I do not oppose clean energy technologies. But I think it is particularly foolish not to develop resources in our own country that would have tremendous economic and national security benefits for the American people.
Mr. Perry has his heart in the right place but seems to want Americans to do the economic equivalent of cutting off their nose to spite their face to meet the environmentalist agenda of a world without fossil fuels, which just isn’t realistic at this point in time no matter what Al Gore and his gulf stream jet might tell you. 

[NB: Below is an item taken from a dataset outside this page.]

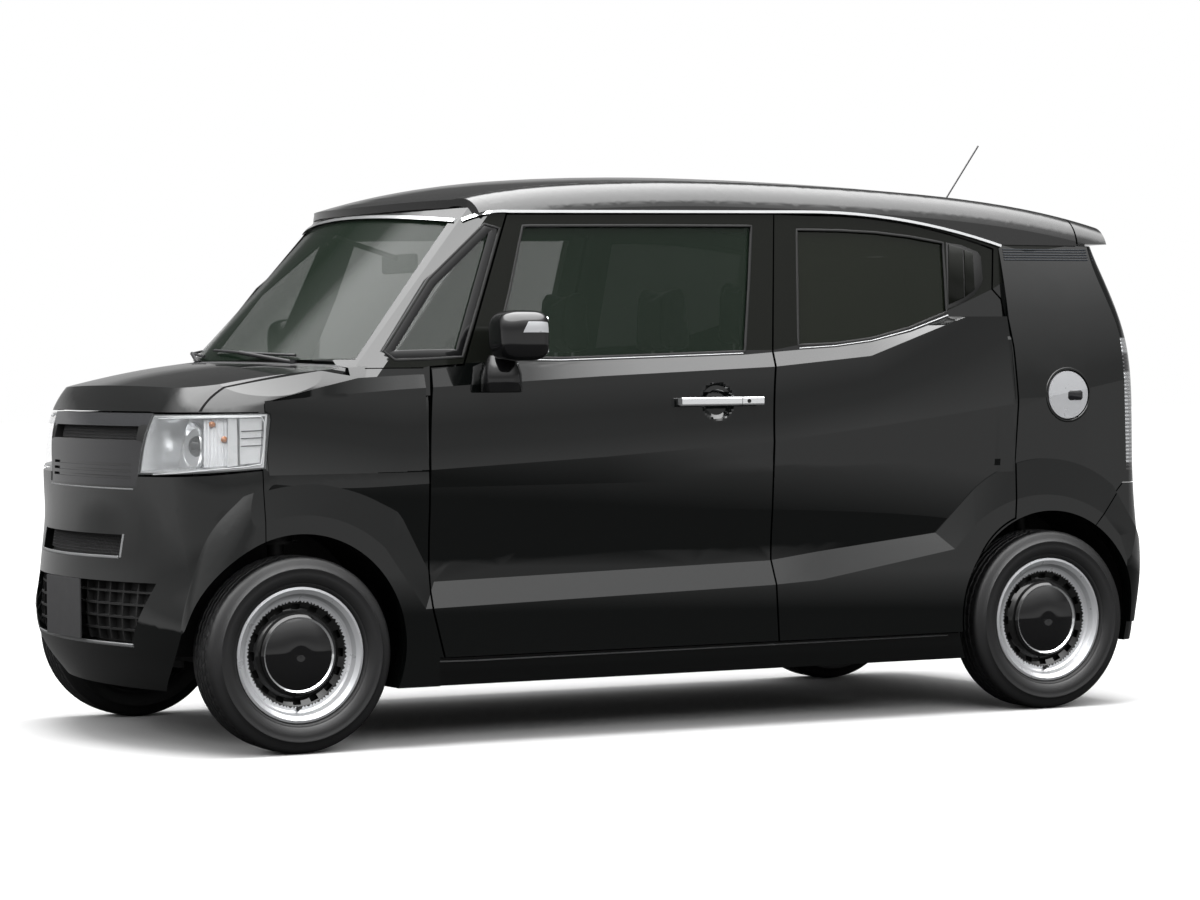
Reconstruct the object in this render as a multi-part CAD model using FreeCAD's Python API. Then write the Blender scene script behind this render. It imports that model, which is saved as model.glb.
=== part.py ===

We should have been developing our own resources a long time ago, and we are now paying the price for our own inaction. I for one do not want to be having this debate again in 10 years. I urge anyone who truly cares about the future of our country to vote for politicians who allow us to develop our own resources while building a bridge to clean energy economy in the future and who are not beholden to the environmental lobby for massive campaign contributions.
It is time for the environmentalist and their surrogates in Congress to stop treating Americans as children who need to be protected from themselves.